Dividindo-se entre teatro e TV, sobrou um espaço menor na carreira de Fernanda Montenegro para o cinema. Filmografia reduzida, porém com alguns títulos fundamentais e interpretações inesquecíveis.
A começar por sua estreia em A Falecida (1965), de Leon Hirszman, adaptada da peça de Nelson Rodrigues. Ela faz Zulmira, dona de casa suburbana que trai o marido com um homem rico (Paulo Gracindo). Conta-se que Nelson Rodrigues achava a versão um tanto fria por Hirszman ter apostado no subtexto da alienação da personagem (um tema marxista). Mas pode ser apenas implicância de um autor que se autodeclarava “reacionário”. O filme é muito bom e a interpretação de Fernanda, genial. Basta lembrar da cena em que ela, despertada de sua depressão e morbidez, sai no quintal sob uma chuva forte, como se esta pudesse lavar seus males de alma.
Outro grande papel como a dona de casa Elvira, em Tudo Bem (1978), de Arnaldo Jabor, um estudo da classe média ufanista em meio ao “milagre econômico” da ditadura militar.

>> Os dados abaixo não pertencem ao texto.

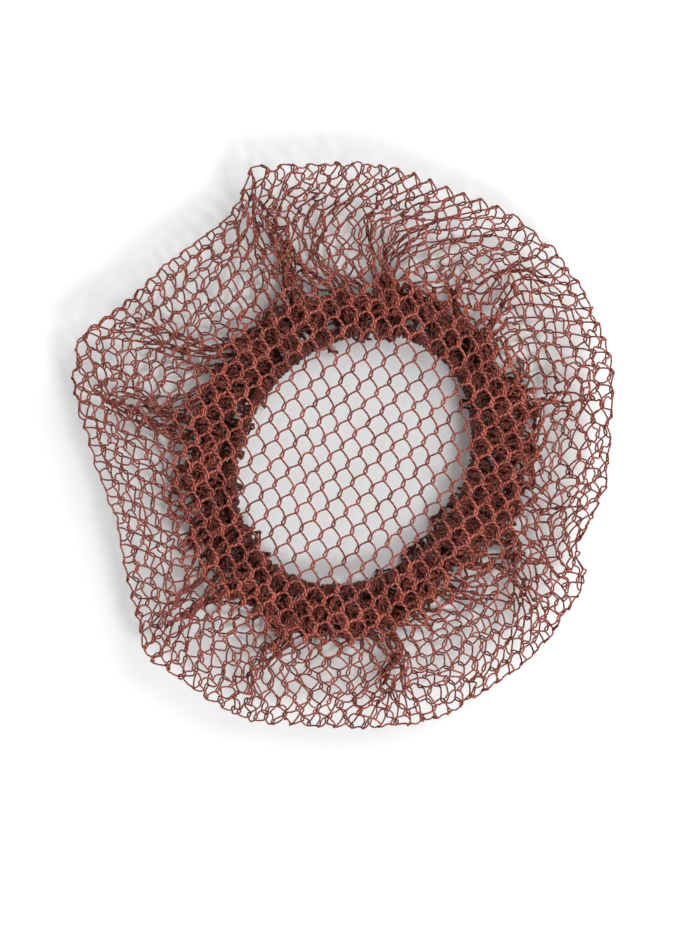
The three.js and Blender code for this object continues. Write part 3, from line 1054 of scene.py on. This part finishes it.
def soft_light(name, place, diameter, watts):
    """A disc light that faces the origin."""
    data = bpy.data.lights.new(name, "AREA")
    data.shape = "DISK"
    data.size = diameter
    data.energy = watts
    light = add_object(name, data)
    light.location = place
    light.rotation_euler = (-Vector(place)).to_track_quat("-Z", "Y").to_euler()


# The net, flat, laid on and relaxed, and its yarns
tops, flat, sides = knit_flat()
place, held, run, crushed = lay(flat)
steps = STEPS
relax(place, flat, sides, cell_partners(tops), held, run, crushed, steps)
yarns = knitted_yarns(tops, place, run, crushed)
yarns += [binding() for _ in range(BINDING_YARNS)]
routes, runs, _ = zip(*yarns)
net_tubes = zone_tubes(yarns, all_painted_shading(routes, runs))

yarn = yarn_material("terracotta_yarn", NET_COLOURS, *NET_TWIST)
for name, inner, outer in ZONES:
    piece = tube_mesh(name, net_tubes[name])
    piece.data.materials.append(yarn)
    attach(piece, "root")
    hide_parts("net")
    half_surface(piece)

# The elastic
cord = tube_mesh("elastic", [elastic_tube()], closed=True)
cord.data.materials.append(yarn_material("elastic_cover", ELASTIC_COLOURS, *ELASTIC_TWIST))
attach(cord, "root")
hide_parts("elastic_cord")

# The floor
floor_mesh = bpy.data.meshes.new("floor")
corner_signs = ((-1, -1), (1, -1), (1, 1), (-1, 1))
floor_mesh.from_pydata([(x * FLOOR_HALF, y * FLOOR_HALF, 0) for x, y in corner_signs], [], [(0, 1, 2, 3)])
floor_mesh.materials.append(floor_material())
floor = add_object("floor", floor_mesh)

# The light
world = bpy.data.worlds.new("studio")
world.use_nodes = True
world.node_tree.nodes["Background"].inputs["Color"].default_value = (1, 1, 1, 1)
world.node_tree.nodes["Background"].inputs["Strength"].default_value = WORLD_LIGHT
bpy.context.scene.world = world
for row in LIGHTS:
    soft_light(*row)
bpy.context.scene.view_settings.view_transform = "Standard"

# The camera
camera_data = bpy.data.cameras.new("camera")
camera_data.sensor_fit = "HORIZONTAL"
camera_data.sensor_width = SENSOR_WIDTH
camera_data.lens = SENSOR_WIDTH * (CAMERA_HEIGHT - SEEN_AT) / SEEN_WIDTH
camera = add_object("camera", camera_data)
camera.location = (LOOK[0] * MM, LOOK[1] * MM, CAMERA_HEIGHT * MM)
bpy.context.scene.camera = camera
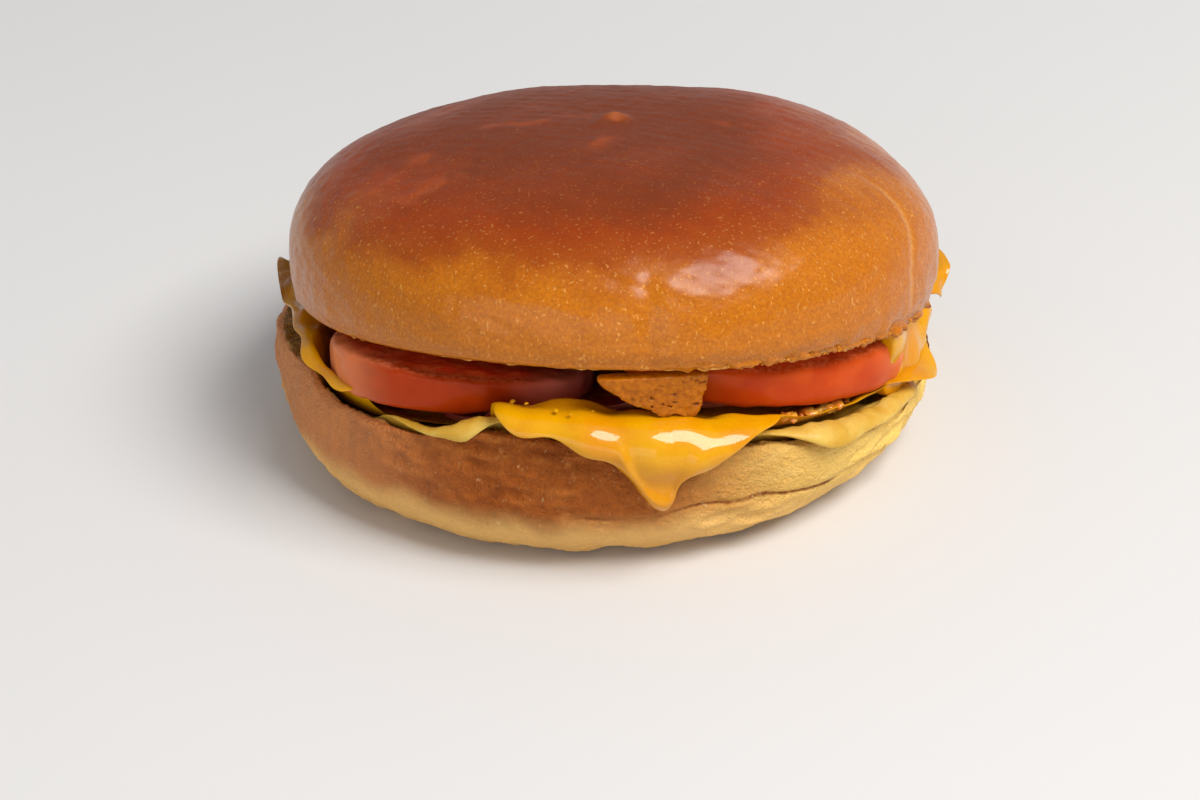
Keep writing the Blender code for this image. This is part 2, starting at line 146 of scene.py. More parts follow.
def skin(name, points, marks=None):
    """A closed mesh through a grid of points, row 0 and the last row each closed to one point."""
    rows, columns, _ = points.shape
    inner = points[1:-1].reshape(-1, 3)
    places = np.concatenate([[points[0].mean(axis=0)], inner, [points[-1].mean(axis=0)]])
    first = 1 + np.arange(columns)
    after = 1 + (np.arange(columns) + 1) % columns
    drop = (np.arange(rows - 3) * columns)[:, None]
    quads = np.stack([first + drop, first + columns + drop, after + columns + drop, after + drop], -1)
    low = (rows - 3) * columns
    top = np.stack([np.zeros_like(first), first, after], -1)
    bottom = np.stack([np.full_like(first, len(places) - 1), after + low, first + low], -1)
    size = np.einsum("ij,ij->i", places[quads[..., 0]].reshape(-1, 3),
                     np.cross(places[quads[..., 1]], places[quads[..., 2]]).reshape(-1, 3)).sum()
    way = int(np.sign(size))
    faces = [face for part in (quads.reshape(-1, 4), top, bottom) for face in part[:, ::way].tolist()]
    piece = smooth_mesh(name, places.tolist(), faces)
    for mark, values in (marks or {}).items():
        values = np.broadcast_to(values, (rows, columns))
        flat = np.concatenate([[values[0].mean()], values[1:-1].ravel(), [values[-1].mean()]])
        stored = piece.data.attributes.new(mark, "FLOAT", "POINT")
        stored.data.foreach_set("value", flat.astype(np.float32))
    print(name, len(faces), "faces")
    return piece


def place_on_frame(piece, material, slot, *nodes):
    """Give a piece its material and its body, print its slot, and let it stand for its CAD nodes."""
    piece.data.materials.append(material)
    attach(piece, "root")
    if nodes:
        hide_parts(*nodes)
    print(piece.name, "is painted with", material.name, "in slot", slot)


# %% [markdown]
# Materials are node graphs, and a graph is easier to read as arithmetic. The class Flow stands for
# one output of a node. Adding or multiplying two flows adds the Math node that does it. Colours go
# through Mix nodes, so that they stay coloured.


# %% Arithmetic on shader sockets
class Flow:
    """One output socket, with + - * that add Math nodes."""

    def __init__(self, paint, socket):
        self.paint = paint
        self.socket = socket

    def math(self, operation, first, second):
        return self.paint.node("ShaderNodeMath", {"operation": operation}, {0: first, 1: second})

    def __add__(self, other):
        return self.math("ADD", self, other)

    def __sub__(self, other):
        return self.math("SUBTRACT", self, other)

    def __mul__(self, other):
        return self.math("MULTIPLY", self, other)

    def __rsub__(self, other):
        return self.math("SUBTRACT", other, self)

    __radd__ = __add__
    __rmul__ = __mul__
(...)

Em Eles não Usam Black-tie (1981), também de Hirszman, ela faz Romana, esposa do ativista sindical Gianfrancesco Guarnieri (autor da peça original). A situação é dramática e reflete sobre os movimentos grevistas do ABC, os primeiros da era militar. Há uma cena de antologia, num momento trágico da trama, quando um militante é morto pela polícia. Romana e seu marido estão na cozinha, conversando em voz baixa, enquanto ela vai separando feijões para fazer a comida. Um gesto do cotidiano, em meio ao luto, para dizer que, afinal, a vida continua.

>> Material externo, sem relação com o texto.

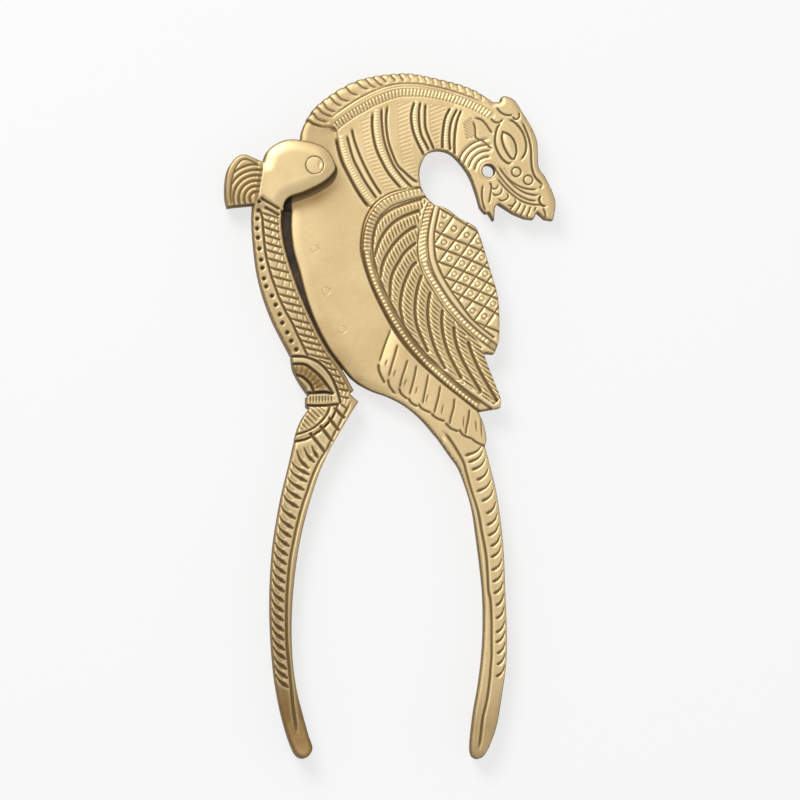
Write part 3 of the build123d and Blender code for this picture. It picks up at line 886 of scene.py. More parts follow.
fringe_scallops = [
    smooth([(378, 364), (379, 372), (384.5, 383.7)]),
    smooth([(387.5, 379), (389, 386), (394.7, 394)]),
    smooth([(398.5, 388), (401, 394), (407.4, 399.5)]),
    smooth([(408, 398), (411, 403), (417.5, 407)]),
    smooth([(417.5, 403.5), (422, 409), (431, 413)]),
    smooth([(430.4, 413.3), (436, 418), (444.7, 421.4)]),
    smooth([(444.7, 422.5), (450, 428), (458.5, 431.6)]),
    smooth([(458.5, 429), (463, 435), (472.2, 438.8)]),
    smooth([(471, 438), (476, 442), (485, 446)]),
]

# Carving of the bird's handle: a groove beside the inner rim, and crescents
bird_handle_groove = smooth([
    (442, 430), (450, 440), (457, 451), (463, 462), (466, 473), (469, 484), (472, 494), (476, 506),
    (479, 518), (481, 530), (484, 545), (486, 558), (487, 572), (488, 590), (490, 600), (491, 620),
    (491, 640), (491, 655), (490, 668), (489, 680), (487, 695), (485, 705), (482, 718), (480, 735),
    (478, 750),
])
bird_crescent_ends = [
    (463, 455), (466.5, 461.5), (470, 469), (475, 479), (475, 490.5), (480, 500), (484.5, 512.3),
    (485, 524), (486.3, 534.5), (489, 545), (489, 556), (489.7, 569), (490.8, 580.5), (492, 592),
    (494, 604), (494, 617), (494, 631), (494, 641), (495, 652), (495, 663), (494, 675),
]

# Slot in the belly that the blade is let into, and the rivets through it
blade_seat_depth = 30.2
blade_slot_overrun = 6
blade_back_line = shifted(belly_edge[10:], blade_seat_depth)
blade_slot = np.vstack([blade_back_line, shifted(belly_edge[10:], -blade_slot_overrun)[::-1]])
blade_rivet_names = ("blade_rivet_upper", "blade_rivet_middle", "blade_rivet_lower")
blade_rivet_pixels = [
    hinge_pixel + np.array([1, -1]) * np.mean([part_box(name)[0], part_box(name)[1]], axis=0)[:2] / pixel_size
    for name in blade_rivet_names
]

# Outline of the anvil lever
ear_edge = smooth([
    (262.5, 163), (267, 151.5), (277, 144), (288, 140.5), (303, 141.5), (318, 145.5), (327, 151.5),
    (332.5, 160.5), (334.5, 169), (330, 176.5), (320, 184.5), (304, 192.5), (290, 197.5), (284.6, 202),
    (282.6, 207),
])
jaw_edge = smooth([
    (280, 212), (281, 232), (284, 250), (290, 270), (297, 290), (305, 309), (315, 330), (326, 350),
    (341, 370), (353, 391),
])
heel_notch = straight((353, 391), (349, 394.2), (353, 398))
heel_edge = smooth([(357.6, 402), (346, 421), (331, 447)])
anvil_handle_edge = smooth([
    (331, 447), (319, 473), (309, 504), (301.5, 533), (296.3, 562), (292.7, 594.5), (291.3, 627),
    (292.5, 661), (296.5, 690), (302, 712), (308, 734), (312, 748), (306, 757), (297, 755),
    (290, 742), (283, 720), (277.5, 695), (273.5, 668), (270.7, 630), (270.3, 592), (272.5, 552),
    (276.5, 523), (281.5, 496), (289, 465), (294, 443),
])
leaf_edge = smooth([(294, 443), (297, 431), (302, 419), (309, 409)])
collar_edge = straight((309, 409), (306, 407), (306, 397.5), (308.5, 396))
medallion_edge = smooth([(308.5, 396), (299, 382), (293, 370), (291, 357)])
arm_edge = smooth([
    (291, 357), (282, 340), (272, 320), (263, 296), (257, 272), (253.5, 245), (252, 222), (252.5, 206),
])
fan_foot_edge = straight((252.5, 206), (233, 208), (227, 209))
fan_edge = smooth([
    (227, 209), (224.8, 198), (225, 182), (228, 169), (235, 159), (243, 155.5), (251, 158), (261, 162.5),
])
anvil_outline = np.vstack([
    ear_edge[:-1], straight((282.6, 207), (282, 211.6)), jaw_edge[:-1], heel_notch, heel_edge[:-1],
    anvil_handle_edge[:-1], leaf_edge[:-1], collar_edge[:-1], medallion_edge[:-1], arm_edge[:-1],
    fan_foot_edge[:-1], fan_edge,
])

# Regions of the anvil lever
fan_region = straight((210, 140), (262, 140), (262, 170), (256, 206), (252.5, 214), (210, 214))
arm_region = straight((240, 206), (254, 200), (262, 196), (285, 212), (370, 212), (370, 450), (240, 450))
medallion_region = np.vstack([
    smooth([
        (286, 357.5), (307.3, 358.5), (324.7, 369.5), (334.9, 386.7), (339, 402), (331, 418), (316, 431),
        (290, 442.5),
    ]),
    straight((270, 442), (270, 358)),
])
anvil_handle_region = straight((240, 425), (350, 395), (400, 395), (400, 770), (240, 770))
ear_slot_edge = straight(
    (280, 212), (283, 200), (288, 183.3), (285.2, 177), (283.4, 169.5), (283.5, 162.5), (281, 156),
    (278.9, 152.2),
)
ear_slot = np.vstack([ear_slot_edge, straight((273.4, 140.1), (268, 130), (345, 100), (345, 212))])
jaw_groove_floor = shifted(smooth([(281, 202), (280, 212), *jaw_edge[12::12], (353, 391)]), jaw_groove_depth)
jaw_groove = np.vstack([jaw_groove_floor, straight((380, 395), (380, 202))])

# Carving of the arm: dots, a groove, rungs and a rim line
arm_dots = [
    (258.1, 203), (257.7, 211.7), (256.5, 220), (256.2, 229.8), (257.1, 239), (258.6, 250), (260.4, 261),
    (261.5, 269.2), (263.1, 279.8), (265.4, 287.7), (271.2, 297), (274.9, 306), (279, 315.5), (281.5, 324),
    (286.5, 333.5), (290.5, 342), (295.5, 350.5),
]
arm_groove = smooth([
    (259.4, 212), (261.5, 219), (262.1, 227.3), (262.9, 236.4), (263.7, 244.7), (264.8, 254), (266.4, 262),
    (268.9, 271.3), (271.4, 279.6), (274.7, 288.7), (278, 298), (281.8, 306), (285.5, 313.5), (291, 323),
    (296, 334), (301, 344), (307, 357),
])
arm_rim_line = shifted(jaw_edge, 3.4)
arm_foot_grooves = [
    smooth([(259, 198.5), (264, 202), (271, 206), (279.5, 211)]),
    smooth([(263, 208), (270, 211.5), (279, 217)]),
]
rung_rows = [
    214.5, 221, 228.6, 236.4, 244.3, 251.5, 260, 269.2, 277.9, 287.4, 295.6, 303.3, 311, 320, 327.6, 335.2,
    341.8, 348.6, 355.6,
]
rung_fall = 4.4
arm_rungs = [
    straight(at_row(arm_groove, row) + (1.5, 0), at_row(arm_rim_line, row + rung_fall)) for row in rung_rows
]
heel_rungs = [
    straight((318.6, 361.2), (329.8, 365.3)), straight((324, 368.5), (335, 371)),
    straight((329.5, 375), (339, 378)), straight((333, 381.5), (343, 385)),
    straight((336, 389.5), (347, 391.5)), straight((337.5, 397), (347, 399)),
    straight((339, 404), (346, 409)),
]
struts = []
for rungs in (arm_rungs, heel_rungs):
    for upper, lower in zip(rungs[:-1], rungs[1:]):
        struts.append(straight(at_share(upper, 0.6), at_share(lower, 0.32)))
        struts.append(straight(at_share(upper, 0.96), at_share(lower, 0.68)))
heel_cells = [
    straight((334, 409), (343, 418)), straight((328.5, 419), (337.5, 430)),
    straight((320, 427), (331, 441)), straight((310, 434.5), (324, 452)),
]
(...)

Mas talvez o grande papel de Fernanda no cinema seja em Central do Brasil (1997), de Walter Salles, vencedor do Urso de Ouro no Festival de Berlim. Fernanda ganhou o Urso de Prata de melhor atriz por sua interpretação de Dora, mulher endurecida que se enternece por um menino perdido em busca do pai (Vinícius de Oliveira). O filme é comovente. Em sua apresentação no Festival de Recife, foi aplaudido em pé, durante vários minutos, por uma plateia emocionada. Enquanto agradecia no palco, Fernanda segurava a mão de Vinícius e, com sabedoria de atriz veterana, lhe dizia: “Aproveite, menino, porque não é sempre assim”.
Em O Auto da Compadecida (1999), um dos grandes sucessos da Retomada (mais de 2 milhões de espectadores, depois de ser exibido como minissérie na Globo), Fernanda faz uma Nossa Senhora de ar bondoso, justa, e, ao mesmo tempo, irônica. Ela é quem deve convencer o filho, Jesus, a perdoar João Grilo (Matheus Nachtergaele) e seus amigos, livrando-os do inferno. O papel é pequeno, mas a presença de Fernanda faz com que sempre a lembremos ao evocar este filme baseado na peça de Ariano Suassuna e dirigido por Guel Arraes.
Do Outro Lado da Rua (2004), de Marcos Bernstein, tem Fernanda num tema pouco usual no cinema brasileiro, o amor na terceira idade. O filme é digno, embora pouco inspirado, e traz uma Fernanda sempre digna, emprestando sobriedade ao papel.
Em Casa de Areia (2005), ela contracena com sua filha Fernanda Torres, no longa dirigido por seu genro, Andrucha Waddington. Filme interessante, às vezes comprometido por seu artificialismo.
Fernanda teria outros papéis menores, como em Olga, vivendo Leocádia Prestes, a mãe de Luiz Carlos Prestes, ou em episódio de Viva Esta Canção, Samba do Grande Amor, de Cacá Diegues, ou ainda em Traição, baseado em crônicas de Nelson Rodrigues e dirigido por seu filho Cláudio Torres.
Fernanda viveu todos esses pequenos papéis com a grandeza de sempre. Mas se tivéssemos de ficar com suas três maiores personagens no cinema, estas seriam a Zulmira de A Falecida, a Romana de Eles Não Usam Black-tie, e Dora, de Central do Brasil. Apenas elas já bastam para dar a dimensão de uma atriz completa no pleno domínio de sua arte.